Other universities like Nilein and Gezira shared Khartoum’s reputation for political activism and rigorous academics. Together, their independence became part of Sudan’s national mythology.
“We had debates, student activities and student politics incomparable to anything known in the region anywhere,” said Abdullahi al-Naim, a former law professor at Khartoum University who now teaches at Emory University in Atlanta.
Fearful of that freedom, the Islamic government that took power in 1989 set out to control the schools and “break the mystique,” Naim said.
The president, Lt. Gen. Omar al-Bashir, decreed that the number of students in the universities be doubled and that Arabic replace English as the language of instruction.
Dozens of professors were forced out, and police arrested people deemed campus troublemakers. The government now appoints the universities’ administrators, despite protests from staff and faculty, who had elected them.
All universities are required to teach Arabic and a course in Koranic studies.
The government defends the changes. It says the professors’ complaints stem from their loss of influence, not repression.
“It’s not the intention of anyone to weaken the role of the universities,” said Ghazi Salah-Eddeen, a leading force in Islamic politics.

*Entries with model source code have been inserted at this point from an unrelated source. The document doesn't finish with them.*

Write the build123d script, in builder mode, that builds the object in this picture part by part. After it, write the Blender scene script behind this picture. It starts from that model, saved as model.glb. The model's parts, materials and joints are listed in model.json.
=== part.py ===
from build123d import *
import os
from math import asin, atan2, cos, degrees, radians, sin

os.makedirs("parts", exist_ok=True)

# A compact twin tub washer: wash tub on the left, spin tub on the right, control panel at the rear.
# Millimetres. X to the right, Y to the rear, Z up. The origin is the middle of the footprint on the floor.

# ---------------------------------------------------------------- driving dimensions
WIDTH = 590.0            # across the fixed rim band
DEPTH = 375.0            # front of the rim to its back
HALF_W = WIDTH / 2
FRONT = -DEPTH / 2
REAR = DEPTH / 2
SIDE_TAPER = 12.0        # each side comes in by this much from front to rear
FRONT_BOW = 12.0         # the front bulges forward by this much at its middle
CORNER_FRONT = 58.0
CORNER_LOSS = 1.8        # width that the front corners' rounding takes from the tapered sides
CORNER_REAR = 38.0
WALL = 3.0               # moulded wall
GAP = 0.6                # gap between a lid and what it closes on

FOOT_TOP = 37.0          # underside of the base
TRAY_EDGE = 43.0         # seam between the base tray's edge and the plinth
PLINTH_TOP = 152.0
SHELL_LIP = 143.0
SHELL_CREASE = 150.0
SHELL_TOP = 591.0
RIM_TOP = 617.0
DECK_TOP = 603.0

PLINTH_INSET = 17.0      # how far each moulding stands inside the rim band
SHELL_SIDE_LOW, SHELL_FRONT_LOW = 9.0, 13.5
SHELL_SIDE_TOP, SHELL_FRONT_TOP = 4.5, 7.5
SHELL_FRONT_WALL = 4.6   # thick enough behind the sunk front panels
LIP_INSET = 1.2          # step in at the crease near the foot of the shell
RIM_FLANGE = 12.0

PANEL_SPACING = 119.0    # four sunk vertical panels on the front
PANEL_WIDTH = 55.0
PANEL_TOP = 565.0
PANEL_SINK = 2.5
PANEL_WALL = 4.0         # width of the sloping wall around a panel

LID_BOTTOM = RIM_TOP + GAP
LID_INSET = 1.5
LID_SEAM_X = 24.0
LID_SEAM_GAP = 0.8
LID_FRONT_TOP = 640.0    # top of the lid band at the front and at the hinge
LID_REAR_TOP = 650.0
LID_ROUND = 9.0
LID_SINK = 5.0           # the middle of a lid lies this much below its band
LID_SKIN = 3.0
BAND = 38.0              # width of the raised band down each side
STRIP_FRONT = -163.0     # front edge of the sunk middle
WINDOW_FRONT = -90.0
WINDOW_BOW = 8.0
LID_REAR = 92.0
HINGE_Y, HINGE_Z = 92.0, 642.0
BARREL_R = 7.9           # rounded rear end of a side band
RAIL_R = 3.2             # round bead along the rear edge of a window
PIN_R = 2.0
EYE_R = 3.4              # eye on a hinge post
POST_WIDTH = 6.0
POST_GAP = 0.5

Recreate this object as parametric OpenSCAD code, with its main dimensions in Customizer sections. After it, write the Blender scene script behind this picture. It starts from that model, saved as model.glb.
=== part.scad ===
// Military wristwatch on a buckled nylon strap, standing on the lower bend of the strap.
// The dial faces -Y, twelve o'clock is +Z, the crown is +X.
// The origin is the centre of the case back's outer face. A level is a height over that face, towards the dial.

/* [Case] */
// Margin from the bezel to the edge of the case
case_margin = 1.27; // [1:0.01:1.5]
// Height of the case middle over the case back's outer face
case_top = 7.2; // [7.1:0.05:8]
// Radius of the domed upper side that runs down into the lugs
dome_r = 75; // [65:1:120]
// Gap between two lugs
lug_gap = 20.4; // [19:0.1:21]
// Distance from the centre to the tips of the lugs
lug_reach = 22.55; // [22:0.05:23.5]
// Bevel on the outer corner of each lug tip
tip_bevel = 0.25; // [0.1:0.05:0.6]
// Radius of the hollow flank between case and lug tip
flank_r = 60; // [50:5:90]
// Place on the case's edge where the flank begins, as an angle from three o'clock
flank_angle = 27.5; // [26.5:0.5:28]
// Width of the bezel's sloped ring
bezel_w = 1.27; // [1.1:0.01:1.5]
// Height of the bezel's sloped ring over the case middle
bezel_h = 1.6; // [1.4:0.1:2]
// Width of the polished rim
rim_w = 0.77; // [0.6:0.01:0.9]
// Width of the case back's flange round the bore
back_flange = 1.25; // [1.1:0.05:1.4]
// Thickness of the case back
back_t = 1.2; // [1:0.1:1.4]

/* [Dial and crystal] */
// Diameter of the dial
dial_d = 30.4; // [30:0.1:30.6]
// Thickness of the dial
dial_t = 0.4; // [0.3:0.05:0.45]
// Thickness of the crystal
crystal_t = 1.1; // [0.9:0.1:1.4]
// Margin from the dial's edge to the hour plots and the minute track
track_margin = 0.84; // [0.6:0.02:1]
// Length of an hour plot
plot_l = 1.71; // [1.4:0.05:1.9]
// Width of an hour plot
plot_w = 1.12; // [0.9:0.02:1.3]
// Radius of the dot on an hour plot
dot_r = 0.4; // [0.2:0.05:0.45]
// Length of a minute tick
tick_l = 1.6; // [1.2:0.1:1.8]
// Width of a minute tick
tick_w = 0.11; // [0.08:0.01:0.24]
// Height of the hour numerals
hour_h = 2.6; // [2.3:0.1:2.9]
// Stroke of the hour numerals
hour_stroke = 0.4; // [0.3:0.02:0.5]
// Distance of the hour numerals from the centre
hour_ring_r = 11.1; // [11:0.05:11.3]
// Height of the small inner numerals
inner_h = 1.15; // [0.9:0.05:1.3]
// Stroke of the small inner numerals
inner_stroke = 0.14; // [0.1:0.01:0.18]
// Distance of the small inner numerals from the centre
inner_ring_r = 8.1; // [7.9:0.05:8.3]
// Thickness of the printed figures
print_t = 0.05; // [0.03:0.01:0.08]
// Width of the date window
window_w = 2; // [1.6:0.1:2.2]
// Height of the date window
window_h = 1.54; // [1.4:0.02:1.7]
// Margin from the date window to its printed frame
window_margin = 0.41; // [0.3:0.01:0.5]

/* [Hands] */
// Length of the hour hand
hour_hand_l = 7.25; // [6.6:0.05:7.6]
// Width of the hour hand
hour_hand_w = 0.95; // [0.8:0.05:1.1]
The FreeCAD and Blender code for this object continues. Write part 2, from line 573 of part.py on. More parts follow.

Nevertheless, the schools are struggling.
Arabization forces professors to read aloud from English-language books and translate into Arabic because there are not enough texts in translation to distribute. Lecture halls have no chalk, and photocopying paper is in short supply.
Khartoum University’s vice chancellor, Hashim Mohammed al-Hadi, said the school has lost 40% of its professors since the coup. Some have been replaced by lecturers, whom critics say are not as qualified as those who left.
Salaries range from the equivalent of $30 a month to $60, and they increasingly are not paid on time--a testament to Sudan’s crumbling economy as much as government neglect.
The pay is higher than the $11.50 a typical government employee earns, but the level doesn’t reflect the prestige academics once enjoyed. And it is difficult to make ends meet. A pound of meat costs about 68 cents.
“Anyone not in the Islamic movement is contemplating--no, planning, not contemplating--leaving the universities,” said Ushari Mahmoud, a former linguistics professor at Khartoum University who left in 1989.
Despite the government’s campaign, dissent still rages on campus.
Last September, student protests at Khartoum University grew into the largest anti-government demonstrations since the coup. Students from other universities joined in street battles with security forces and Islamic militants that killed 30 people and injured 17, human rights groups say.
A popular chant was, “No to the merchants of religion.”
“There is no freedom,” said Khaled Ahmed Omar, a 25-year-old law student. “If you speak about politics, you’ll find yourself in a bad situation.”
Before enrolling, a student must complete 45 days of training in the Popular Defense Force, a militia that offers a healthy dose of Islamic indoctrination.
Women are pressured to wear the veil, although a fourth or so let their veils drop around their shoulders once they pass through the university gate and beyond the watchful eye of a guard who makes sure women dress “modestly.”
“When the university imposes it and says you have to do it, that’s when people refuse,” said Ranya Hassan, a 19-year-old student whose light brown scarf was down on her shoulders.
Sitting next to her, Hassan Mohammed, an engineering student, spoke freely of how he is waiting for students again “to pour into the streets.”
“The people are waiting for something,” he said.